◆ **Exercise details**:
Write out exactly the lines from the line with "Turn this picture" through the line with "under_reach = 20; // [16:1:24]", including both, and nothing more.

◆ **Listing**:
-------

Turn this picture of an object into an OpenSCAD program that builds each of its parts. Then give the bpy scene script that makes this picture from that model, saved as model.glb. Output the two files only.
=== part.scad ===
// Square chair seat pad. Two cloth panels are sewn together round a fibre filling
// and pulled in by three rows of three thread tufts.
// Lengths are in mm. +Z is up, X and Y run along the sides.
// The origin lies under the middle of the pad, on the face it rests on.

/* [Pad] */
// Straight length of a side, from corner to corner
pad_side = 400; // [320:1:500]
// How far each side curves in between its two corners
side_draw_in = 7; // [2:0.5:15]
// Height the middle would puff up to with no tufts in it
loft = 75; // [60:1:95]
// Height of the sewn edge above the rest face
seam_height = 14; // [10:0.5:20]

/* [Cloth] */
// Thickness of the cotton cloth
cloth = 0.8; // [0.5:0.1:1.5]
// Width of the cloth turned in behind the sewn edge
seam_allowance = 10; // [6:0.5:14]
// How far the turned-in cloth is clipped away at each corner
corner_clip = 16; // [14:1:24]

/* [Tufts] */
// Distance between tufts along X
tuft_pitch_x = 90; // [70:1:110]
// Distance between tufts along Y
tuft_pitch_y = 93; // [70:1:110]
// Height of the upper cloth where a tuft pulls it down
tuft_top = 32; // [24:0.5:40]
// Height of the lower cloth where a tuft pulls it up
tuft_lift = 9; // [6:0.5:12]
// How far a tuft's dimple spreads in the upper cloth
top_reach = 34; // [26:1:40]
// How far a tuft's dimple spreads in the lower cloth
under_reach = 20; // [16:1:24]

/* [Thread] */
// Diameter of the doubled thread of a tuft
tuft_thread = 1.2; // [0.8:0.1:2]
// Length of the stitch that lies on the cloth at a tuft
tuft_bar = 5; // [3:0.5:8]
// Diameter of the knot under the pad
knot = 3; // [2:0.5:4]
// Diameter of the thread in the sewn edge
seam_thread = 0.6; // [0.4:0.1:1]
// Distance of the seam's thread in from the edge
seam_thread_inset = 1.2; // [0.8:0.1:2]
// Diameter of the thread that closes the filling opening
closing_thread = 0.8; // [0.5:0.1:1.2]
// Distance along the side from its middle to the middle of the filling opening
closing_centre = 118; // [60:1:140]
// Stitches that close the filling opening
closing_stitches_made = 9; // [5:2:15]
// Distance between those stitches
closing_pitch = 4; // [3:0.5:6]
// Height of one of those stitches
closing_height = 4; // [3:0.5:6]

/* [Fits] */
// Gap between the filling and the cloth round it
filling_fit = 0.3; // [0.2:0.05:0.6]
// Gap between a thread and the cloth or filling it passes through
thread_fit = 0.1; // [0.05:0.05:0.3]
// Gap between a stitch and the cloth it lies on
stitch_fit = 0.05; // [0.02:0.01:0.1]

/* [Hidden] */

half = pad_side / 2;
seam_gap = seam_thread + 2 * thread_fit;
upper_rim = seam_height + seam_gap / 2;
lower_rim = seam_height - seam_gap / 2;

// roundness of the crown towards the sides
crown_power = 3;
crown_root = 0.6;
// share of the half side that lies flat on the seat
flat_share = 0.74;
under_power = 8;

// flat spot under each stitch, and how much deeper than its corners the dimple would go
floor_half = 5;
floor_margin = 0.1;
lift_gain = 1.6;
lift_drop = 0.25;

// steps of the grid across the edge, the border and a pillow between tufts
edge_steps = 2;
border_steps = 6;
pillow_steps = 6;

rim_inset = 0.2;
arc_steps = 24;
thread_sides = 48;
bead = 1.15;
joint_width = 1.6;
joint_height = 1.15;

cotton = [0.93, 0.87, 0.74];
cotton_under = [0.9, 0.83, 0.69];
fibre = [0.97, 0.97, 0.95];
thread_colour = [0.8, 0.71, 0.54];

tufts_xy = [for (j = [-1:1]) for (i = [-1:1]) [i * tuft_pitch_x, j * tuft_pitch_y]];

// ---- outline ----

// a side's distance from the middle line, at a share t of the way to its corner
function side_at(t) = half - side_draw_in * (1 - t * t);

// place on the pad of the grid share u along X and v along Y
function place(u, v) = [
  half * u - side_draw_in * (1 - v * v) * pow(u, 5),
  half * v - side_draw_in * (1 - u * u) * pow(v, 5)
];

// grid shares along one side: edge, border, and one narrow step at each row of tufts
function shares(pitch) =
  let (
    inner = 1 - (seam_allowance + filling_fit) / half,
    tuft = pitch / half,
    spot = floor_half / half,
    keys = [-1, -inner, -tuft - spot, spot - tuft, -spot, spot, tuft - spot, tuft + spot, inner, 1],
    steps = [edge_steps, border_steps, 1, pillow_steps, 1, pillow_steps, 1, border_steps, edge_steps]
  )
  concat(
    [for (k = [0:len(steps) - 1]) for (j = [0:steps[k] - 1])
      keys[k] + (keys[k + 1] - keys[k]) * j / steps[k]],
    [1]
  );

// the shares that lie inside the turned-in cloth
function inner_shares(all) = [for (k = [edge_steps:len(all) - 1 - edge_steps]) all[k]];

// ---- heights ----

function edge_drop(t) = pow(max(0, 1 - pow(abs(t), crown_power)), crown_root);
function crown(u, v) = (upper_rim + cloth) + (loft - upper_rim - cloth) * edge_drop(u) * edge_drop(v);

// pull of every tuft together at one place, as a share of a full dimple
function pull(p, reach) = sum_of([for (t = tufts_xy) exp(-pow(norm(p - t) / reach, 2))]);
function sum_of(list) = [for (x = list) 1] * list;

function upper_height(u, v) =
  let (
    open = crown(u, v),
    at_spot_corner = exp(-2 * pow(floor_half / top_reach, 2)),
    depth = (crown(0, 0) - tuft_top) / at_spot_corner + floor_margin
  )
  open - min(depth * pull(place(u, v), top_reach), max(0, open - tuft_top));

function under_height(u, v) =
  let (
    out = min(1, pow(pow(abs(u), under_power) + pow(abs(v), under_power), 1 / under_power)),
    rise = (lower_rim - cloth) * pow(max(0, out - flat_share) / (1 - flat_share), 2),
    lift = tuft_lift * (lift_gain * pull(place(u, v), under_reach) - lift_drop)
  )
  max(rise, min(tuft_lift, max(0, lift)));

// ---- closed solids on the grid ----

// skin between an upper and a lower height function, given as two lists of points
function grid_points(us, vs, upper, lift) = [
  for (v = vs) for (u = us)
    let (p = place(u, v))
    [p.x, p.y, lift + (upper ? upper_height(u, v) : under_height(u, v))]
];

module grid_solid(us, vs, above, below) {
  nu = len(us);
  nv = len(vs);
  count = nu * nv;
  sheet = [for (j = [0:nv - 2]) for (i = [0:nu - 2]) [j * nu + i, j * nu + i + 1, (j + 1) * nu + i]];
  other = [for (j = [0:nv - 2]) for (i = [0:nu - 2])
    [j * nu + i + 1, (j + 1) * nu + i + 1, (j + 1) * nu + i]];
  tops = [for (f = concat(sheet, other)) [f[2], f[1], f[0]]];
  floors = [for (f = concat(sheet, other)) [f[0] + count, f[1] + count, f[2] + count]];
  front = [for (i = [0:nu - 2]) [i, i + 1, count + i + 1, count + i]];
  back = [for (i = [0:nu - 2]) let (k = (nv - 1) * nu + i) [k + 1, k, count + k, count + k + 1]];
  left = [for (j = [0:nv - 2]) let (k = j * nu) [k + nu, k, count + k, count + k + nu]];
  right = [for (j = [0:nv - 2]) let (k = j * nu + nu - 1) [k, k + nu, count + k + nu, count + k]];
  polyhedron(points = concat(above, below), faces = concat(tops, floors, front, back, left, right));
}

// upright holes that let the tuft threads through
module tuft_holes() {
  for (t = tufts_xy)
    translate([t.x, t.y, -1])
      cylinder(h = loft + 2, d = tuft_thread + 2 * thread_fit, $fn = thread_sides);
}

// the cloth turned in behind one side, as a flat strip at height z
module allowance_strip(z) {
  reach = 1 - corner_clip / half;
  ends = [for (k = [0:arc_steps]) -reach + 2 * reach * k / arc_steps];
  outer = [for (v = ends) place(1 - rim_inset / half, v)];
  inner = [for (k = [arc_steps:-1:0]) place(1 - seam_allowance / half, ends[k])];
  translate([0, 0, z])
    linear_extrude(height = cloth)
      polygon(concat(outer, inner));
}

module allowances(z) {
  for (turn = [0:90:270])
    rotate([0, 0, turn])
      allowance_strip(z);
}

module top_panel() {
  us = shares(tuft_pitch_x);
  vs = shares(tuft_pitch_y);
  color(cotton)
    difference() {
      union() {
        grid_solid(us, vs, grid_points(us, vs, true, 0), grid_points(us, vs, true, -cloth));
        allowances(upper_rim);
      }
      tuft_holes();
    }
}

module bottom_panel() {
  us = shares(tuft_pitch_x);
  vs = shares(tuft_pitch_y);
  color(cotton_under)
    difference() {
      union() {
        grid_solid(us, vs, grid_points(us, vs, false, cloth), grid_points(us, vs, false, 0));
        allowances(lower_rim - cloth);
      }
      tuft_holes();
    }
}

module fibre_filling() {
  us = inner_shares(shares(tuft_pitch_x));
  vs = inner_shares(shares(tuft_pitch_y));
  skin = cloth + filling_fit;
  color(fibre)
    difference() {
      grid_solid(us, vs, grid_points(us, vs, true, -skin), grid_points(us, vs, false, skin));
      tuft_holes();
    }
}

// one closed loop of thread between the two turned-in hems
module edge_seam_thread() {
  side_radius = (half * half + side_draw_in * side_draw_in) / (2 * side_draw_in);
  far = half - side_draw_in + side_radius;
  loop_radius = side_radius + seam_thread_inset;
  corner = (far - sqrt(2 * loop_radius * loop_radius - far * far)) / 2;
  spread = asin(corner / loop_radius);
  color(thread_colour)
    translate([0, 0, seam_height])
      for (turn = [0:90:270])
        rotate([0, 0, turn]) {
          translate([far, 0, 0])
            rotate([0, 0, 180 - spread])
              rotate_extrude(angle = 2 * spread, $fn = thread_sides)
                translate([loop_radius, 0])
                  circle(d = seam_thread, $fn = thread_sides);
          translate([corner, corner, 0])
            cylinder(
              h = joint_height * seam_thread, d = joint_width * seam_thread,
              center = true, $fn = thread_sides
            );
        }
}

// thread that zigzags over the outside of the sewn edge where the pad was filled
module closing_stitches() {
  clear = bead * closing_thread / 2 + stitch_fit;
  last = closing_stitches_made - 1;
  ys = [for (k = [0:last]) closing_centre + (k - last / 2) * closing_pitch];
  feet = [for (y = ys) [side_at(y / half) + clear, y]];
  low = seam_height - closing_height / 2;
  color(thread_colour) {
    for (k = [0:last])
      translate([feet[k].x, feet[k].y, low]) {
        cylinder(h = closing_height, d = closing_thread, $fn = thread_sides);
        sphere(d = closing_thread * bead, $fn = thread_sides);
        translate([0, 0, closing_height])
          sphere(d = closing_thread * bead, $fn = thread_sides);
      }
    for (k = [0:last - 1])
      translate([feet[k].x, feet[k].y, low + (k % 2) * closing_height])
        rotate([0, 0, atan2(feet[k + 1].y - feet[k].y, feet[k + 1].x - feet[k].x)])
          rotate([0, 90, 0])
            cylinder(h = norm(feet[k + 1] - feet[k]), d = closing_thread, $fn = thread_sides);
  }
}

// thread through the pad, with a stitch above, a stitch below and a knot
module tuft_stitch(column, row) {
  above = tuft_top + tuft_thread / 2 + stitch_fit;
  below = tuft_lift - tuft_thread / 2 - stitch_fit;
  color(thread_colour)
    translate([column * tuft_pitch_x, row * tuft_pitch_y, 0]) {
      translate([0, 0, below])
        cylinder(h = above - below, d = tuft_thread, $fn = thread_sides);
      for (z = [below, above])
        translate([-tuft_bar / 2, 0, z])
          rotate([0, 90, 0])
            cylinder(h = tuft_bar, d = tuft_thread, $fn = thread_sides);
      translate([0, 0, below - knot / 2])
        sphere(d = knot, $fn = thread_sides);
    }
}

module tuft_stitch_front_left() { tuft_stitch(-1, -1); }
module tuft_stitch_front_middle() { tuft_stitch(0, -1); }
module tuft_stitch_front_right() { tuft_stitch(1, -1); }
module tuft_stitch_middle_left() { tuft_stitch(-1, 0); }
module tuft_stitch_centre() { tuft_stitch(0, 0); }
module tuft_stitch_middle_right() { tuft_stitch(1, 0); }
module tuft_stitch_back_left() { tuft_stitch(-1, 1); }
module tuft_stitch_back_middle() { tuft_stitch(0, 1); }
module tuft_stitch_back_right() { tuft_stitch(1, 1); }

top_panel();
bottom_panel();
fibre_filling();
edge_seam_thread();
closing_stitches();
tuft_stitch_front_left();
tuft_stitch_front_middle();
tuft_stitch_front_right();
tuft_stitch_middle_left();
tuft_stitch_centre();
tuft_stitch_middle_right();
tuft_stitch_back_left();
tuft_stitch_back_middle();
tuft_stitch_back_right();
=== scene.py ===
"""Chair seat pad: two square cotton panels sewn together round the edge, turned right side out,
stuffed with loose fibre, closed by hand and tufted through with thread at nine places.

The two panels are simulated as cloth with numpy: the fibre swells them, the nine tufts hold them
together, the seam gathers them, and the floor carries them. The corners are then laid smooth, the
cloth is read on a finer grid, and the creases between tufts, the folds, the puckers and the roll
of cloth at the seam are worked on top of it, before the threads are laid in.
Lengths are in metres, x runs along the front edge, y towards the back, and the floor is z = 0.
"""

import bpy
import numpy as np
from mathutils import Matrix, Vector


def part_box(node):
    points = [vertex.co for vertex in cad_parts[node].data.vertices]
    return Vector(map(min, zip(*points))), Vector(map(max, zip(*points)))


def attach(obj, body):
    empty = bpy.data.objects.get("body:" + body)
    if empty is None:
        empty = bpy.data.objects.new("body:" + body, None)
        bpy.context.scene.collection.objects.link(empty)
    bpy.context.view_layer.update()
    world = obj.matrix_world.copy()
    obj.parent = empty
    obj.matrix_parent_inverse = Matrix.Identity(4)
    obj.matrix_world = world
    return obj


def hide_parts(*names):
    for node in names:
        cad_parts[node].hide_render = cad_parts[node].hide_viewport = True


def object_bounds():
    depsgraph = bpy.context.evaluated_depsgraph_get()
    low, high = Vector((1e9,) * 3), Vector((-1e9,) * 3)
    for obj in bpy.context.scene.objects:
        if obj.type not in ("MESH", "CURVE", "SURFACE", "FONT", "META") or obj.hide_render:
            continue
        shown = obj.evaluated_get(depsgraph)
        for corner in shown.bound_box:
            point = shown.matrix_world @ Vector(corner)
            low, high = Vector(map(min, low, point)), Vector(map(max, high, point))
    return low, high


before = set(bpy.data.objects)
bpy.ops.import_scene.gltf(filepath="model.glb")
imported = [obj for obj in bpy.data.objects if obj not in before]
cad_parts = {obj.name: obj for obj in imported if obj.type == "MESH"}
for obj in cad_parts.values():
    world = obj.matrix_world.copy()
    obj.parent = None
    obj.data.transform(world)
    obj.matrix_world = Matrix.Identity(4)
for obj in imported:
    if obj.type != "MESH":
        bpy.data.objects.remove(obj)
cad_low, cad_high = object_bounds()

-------

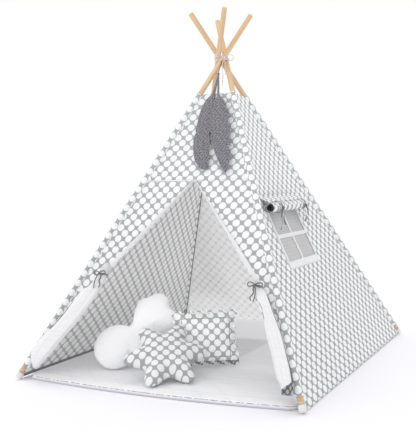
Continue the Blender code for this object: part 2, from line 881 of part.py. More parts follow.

-------

◆ **Result for this task**:
Turn this picture of an object into an OpenSCAD program that builds each of its parts. Then give the bpy scene script that makes this picture from that model, saved as model.glb. Output the two files only.
=== part.scad ===
// Square chair seat pad. Two cloth panels are sewn together round a fibre filling
// and pulled in by three rows of three thread tufts.
// Lengths are in mm. +Z is up, X and Y run along the sides.
// The origin lies under the middle of the pad, on the face it rests on.

/* [Pad] */
// Straight length of a side, from corner to corner
pad_side = 400; // [320:1:500]
// How far each side curves in between its two corners
side_draw_in = 7; // [2:0.5:15]
// Height the middle would puff up to with no tufts in it
loft = 75; // [60:1:95]
// Height of the sewn edge above the rest face
seam_height = 14; // [10:0.5:20]

/* [Cloth] */
// Thickness of the cotton cloth
cloth = 0.8; // [0.5:0.1:1.5]
// Width of the cloth turned in behind the sewn edge
seam_allowance = 10; // [6:0.5:14]
// How far the turned-in cloth is clipped away at each corner
corner_clip = 16; // [14:1:24]

/* [Tufts] */
// Distance between tufts along X
tuft_pitch_x = 90; // [70:1:110]
// Distance between tufts along Y
tuft_pitch_y = 93; // [70:1:110]
// Height of the upper cloth where a tuft pulls it down
tuft_top = 32; // [24:0.5:40]
// Height of the lower cloth where a tuft pulls it up
tuft_lift = 9; // [6:0.5:12]
// How far a tuft's dimple spreads in the upper cloth
top_reach = 34; // [26:1:40]
// How far a tuft's dimple spreads in the lower cloth
under_reach = 20; // [16:1:24]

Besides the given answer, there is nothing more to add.